The Mountain View Hotel & Conference Center, a historic hotel and restaurant founded 1924, is expected to close on Sunday, saddening not only fans of roadside rests and historic hotels, but shocking brides and others who have receptions planned.
Located between old and new routings of the Lincoln Highway east of Greensburg, the popular local landmark was one of the last old-style county hotels along the LH in Pennsylvania. Situated atop a small ridge, it also was part of the tradition in the state of roadhouses that located on mountaintops to serve the boiling radiators of early autos. The P-G and Trib both carried the news. Updates ran here and here.

The Trib noted that owner Vance Booher III blamed the recession as the most recent factor hurting business, and that his bank “has refused to extend a line of credit that would keep the hotel open. Unless he can obtain an emergency loan by the weekend, he will have ‘no feasible alternative but to cease all major operations.'” That does leave a slim window of hope for continued operation.
The inn’s 89 guest rooms are each uniquely decorated, from elegant 18th century to early American country. The original part of the inn survives along with its knotty pine paneling and great stone fireplace
Vance Booher purchased the inn in 1940 when only one of the original 40 upstairs rooms had running water. Private baths were added by knocking out walls and reducing the number of original rooms to 26.

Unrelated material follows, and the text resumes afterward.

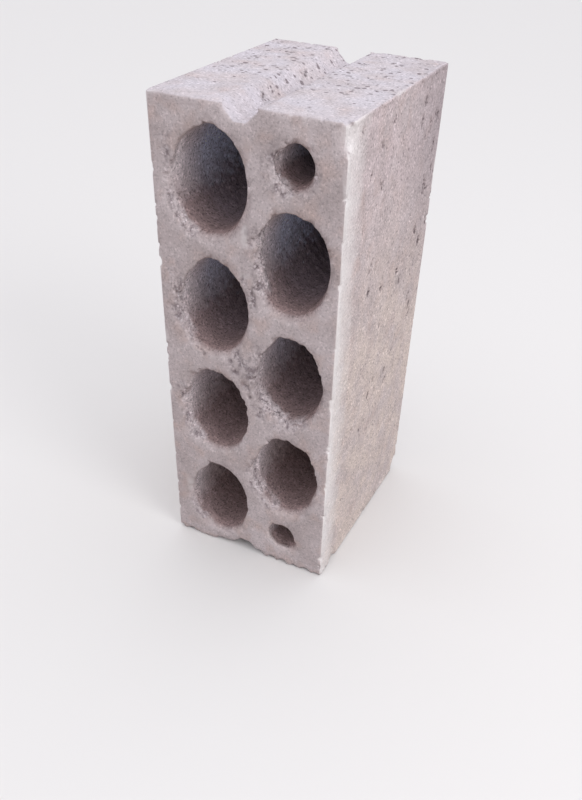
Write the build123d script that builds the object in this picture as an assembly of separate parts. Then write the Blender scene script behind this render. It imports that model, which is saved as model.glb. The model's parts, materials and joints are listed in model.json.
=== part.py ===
from build123d import *
from math import cos, radians, sin
import os

# A hollow concrete block that stands on one end, with its cores facing the front.
# Millimetres. X runs across the two rows of cores, Y along the cores and Z along the block.
# The origin is at the middle of the end that the block stands on.

# The block as it leaves the mould
block_width = 150.0
block_depth = 190.0
block_length = 390.0
arris_radius = 3.0

# Cores: two rows that are staggered by half a pitch, so that each web stays narrow
core_pitch = 94.0
left_row_x = -30.0
right_row_x = 35.0
back_wall = 25.0

# Large cores, taller than they are wide. The mould's cores taper, so that the block strips off them
left_core_count = 4
right_core_count = 3
large_mouth_width = 64.0
large_mouth_height = 80.0
large_taper = 2.0
large_end_rounding = 12.0

# Small round cores that fill the right row's two ends
small_from_middle = 161.5
small_mouth = 34.0
small_taper = 1.0
small_end_rounding = 6.0

# The mouths flare where the cores meet the plate that they stand on
flare_width = 4.0
flare_depth = 9.0

# Mortar groove down the middle of both ends
groove_x = -3.5
groove_width = 31.0
groove_floor = 9.0
groove_depth = 10.0
groove_lip_radius = 3.0
groove_floor_radius = 4.0

# Bands that make up the rounding at a core's end
end_steps = 3

# Working length by which cutting shapes run past a face
overrun = 10.0

front_y = -block_depth / 2
middle_z = block_length / 2
core_depth = block_depth - back_wall


def block_body():
    """The full block, with every arris rounded."""
    body = Box(block_width, block_depth, block_length, align=(Align.CENTER, Align.CENTER, Align.MIN))
    return fillet(body.edges(), arris_radius)


def groove(end_z, into):
    """One mortar groove, cut into an end; into is -1 from the top end and 1 from the bottom end."""
    half_top = groove_width / 2
    half_floor = groove_floor / 2
    slope = (half_top - half_floor) / groove_depth
    half_out = half_top + slope * overrun
    floor_z = end_z + into * groove_depth
    out_z = end_z - into * overrun
    section = Polyline(
        (-half_out, 0, out_z),
        (-half_floor, 0, floor_z),
        (half_floor, 0, floor_z),
        (half_out, 0, out_z),
        close=True,
    )
    cutter = extrude(make_face(section), block_depth / 2 + overrun, dir=(0, 1, 0), both=True)
    floor_edges = cutter.edges().filter_by(Axis.Y).group_by(Axis.Z)[-1 if into > 0 else 0]
    return Pos(groove_x, 0, 0) * fillet(floor_edges, groove_floor_radius)


def core_section(depth, half_width, half_height):
    """An ellipse across a core, at a depth behind the front face."""
    plane = Plane(origin=(0, front_y + depth, 0), x_dir=(1, 0, 0), z_dir=(0, 1, 0))
    return plane * Ellipse(half_width, half_height)


def core(mouth_width, mouth_height, taper, end_rounding):
    """A blind core about its own axis: a flared mouth, a slow taper and a rounded end."""
    neck_width = mouth_width / 2 - flare_width
    neck_height = mouth_height / 2 - flare_width
    # The flare carries on at its own slope in front of the face, so that its mouth is cut clean
    past = flare_width / flare_depth * overrun
    sections = [
        core_section(-overrun, mouth_width / 2 + past, mouth_height / 2 + past),
        core_section(flare_depth, neck_width, neck_height),
    ]
    for step in range(end_steps + 1):
        angle = radians(90 * step / end_steps)
        inset = taper + end_rounding * (1 - cos(angle))
        depth = core_depth - end_rounding * (1 - sin(angle))
        sections.append(core_section(depth, neck_width - inset, neck_height - inset))
    return loft(sections, ruled=True)


def core_places(row_x, count, middle):
    """Centres of a row of like cores, evenly spaced about a middle height."""
    first = middle - core_pitch * (count - 1) / 2
    return [(row_x, first + core_pitch * place) for place in range(count)]


def concrete_block():
    """The block with its two grooves and its cores."""
    block = block_body()
    for end_z, into in ((0, 1), (block_length, -1)):
        block -= groove(end_z, into)
    lips = block.edges().filter_by(Axis.Y).filter_by(
        lambda edge: abs(abs(edge.center().X - groove_x) - groove_width / 2) < 0.01
    )
    block = fillet(lips, groove_lip_radius)

    large = core(large_mouth_width, large_mouth_height, large_taper, large_end_rounding)
    small = core(small_mouth, small_mouth, small_taper, small_end_rounding)
    for x, z in core_places(left_row_x, left_core_count, middle_z):
        block -= Pos(x, 0, z) * large
    for x, z in core_places(right_row_x, right_core_count, middle_z):
        block -= Pos(x, 0, z) * large
    for side in (-1, 1):
        block -= Pos(right_row_x, 0, middle_z + side * small_from_middle) * small
    return block


os.makedirs("parts", exist_ok=True)
block = concrete_block()
export_step(block, "parts/concrete_block.step")
print("volume in litres", round(block.volume / 1e6, 3))
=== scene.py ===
from functools import partial
import json
import math
import random
import bmesh
import bpy
from mathutils import Matrix, Vector

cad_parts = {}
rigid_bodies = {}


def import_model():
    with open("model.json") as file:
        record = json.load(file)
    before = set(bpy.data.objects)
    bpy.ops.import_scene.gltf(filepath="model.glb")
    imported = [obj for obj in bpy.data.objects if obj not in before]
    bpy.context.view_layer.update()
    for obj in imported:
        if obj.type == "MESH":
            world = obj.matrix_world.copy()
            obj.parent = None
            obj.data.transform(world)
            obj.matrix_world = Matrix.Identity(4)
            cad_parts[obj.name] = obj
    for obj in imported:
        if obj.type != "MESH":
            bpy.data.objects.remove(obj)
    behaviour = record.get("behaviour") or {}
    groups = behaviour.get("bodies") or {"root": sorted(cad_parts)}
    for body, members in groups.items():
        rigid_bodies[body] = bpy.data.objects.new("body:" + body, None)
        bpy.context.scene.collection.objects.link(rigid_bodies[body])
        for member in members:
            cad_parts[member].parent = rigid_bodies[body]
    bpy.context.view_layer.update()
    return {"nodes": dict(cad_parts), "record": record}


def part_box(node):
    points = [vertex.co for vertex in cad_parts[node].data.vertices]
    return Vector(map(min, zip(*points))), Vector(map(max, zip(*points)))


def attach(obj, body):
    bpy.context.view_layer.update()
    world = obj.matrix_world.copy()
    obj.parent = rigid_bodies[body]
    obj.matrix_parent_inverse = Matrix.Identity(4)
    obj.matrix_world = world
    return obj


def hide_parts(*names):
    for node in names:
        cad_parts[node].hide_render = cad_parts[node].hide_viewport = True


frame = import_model()

# A hollow concrete block with blind cores, pressed in a mould and standing on one end. Sizes are
# written in millimetres and used in metres. X runs across the two rows of cores, -Y out of their
# mouths and Z up the block.
mm = 0.001
low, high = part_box("concrete_block")
middleZ = (low.z + high.z) / 2

# Kinds of node that the trees below use most; those of two parts are a kind and its setting
rangeNode = "ShaderNodeMapRange"
noiseNode = "ShaderNodeTexNoise"
cellNode = "ShaderNodeTexVoronoi"
splitNode = "ShaderNodeSeparateXYZ"
attributeNode = ("GeometryNodeInputNamedAttribute", {"data_type": "FLOAT"})
storeNode = ("GeometryNodeStoreNamedAttribute", {"data_type": "FLOAT"})
randomNode = ("FunctionNodeRandomValue", {"data_type": "FLOAT"})
smoothRange = ("ShaderNodeMapRange", {"interpolation_type": "SMOOTHSTEP"})
mixColour = ("ShaderNodeMix", {"data_type": "RGBA"})
add, subtract, multiply, multiplyAdd, divide, power, maximum, minimum, compare, lessThan, sign, absolute = (
    ("ShaderNodeMath", {"operation": name}) for name in (
        "ADD", "SUBTRACT", "MULTIPLY", "MULTIPLY_ADD", "DIVIDE", "POWER", "MAXIMUM", "MINIMUM", "COMPARE",
        "LESS_THAN", "SIGN", "ABSOLUTE"))
addVectors, takeVector, multiplyVectors, multiplyAddVectors, scaleVector, dotProduct, absoluteVector = (
    ("ShaderNodeVectorMath", {"operation": name}) for name in (
        "ADD", "SUBTRACT", "MULTIPLY", "MULTIPLY_ADD", "SCALE", "DOT_PRODUCT", "ABSOLUTE"))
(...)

Vance III took over in 1983 along with his wife Vicki. He has been recognized as an Advanced Certified Wine Professional by the Culinary Institute of America, one of only 16 such individuals in America and the first to be so recognized on the East Coast. Their sons were making it a fourth generation enterprise.
The Mountain View and its original 1925 outdoor pool (removed in 1973) served as a retreat for the wealthy of Pittsburgh until WWII, when it also served as the social headquarters for Army Air Corps cadets training at the nearby airport in Latrobe, now Arnold Palmer Regional Airport (which lays atop the Lincoln Highway).
The website is still operational, with upcoming events listed. Let’s hope financing comes through to keep it going. It’s also a good reminder to patronize locally owned businesses when you can.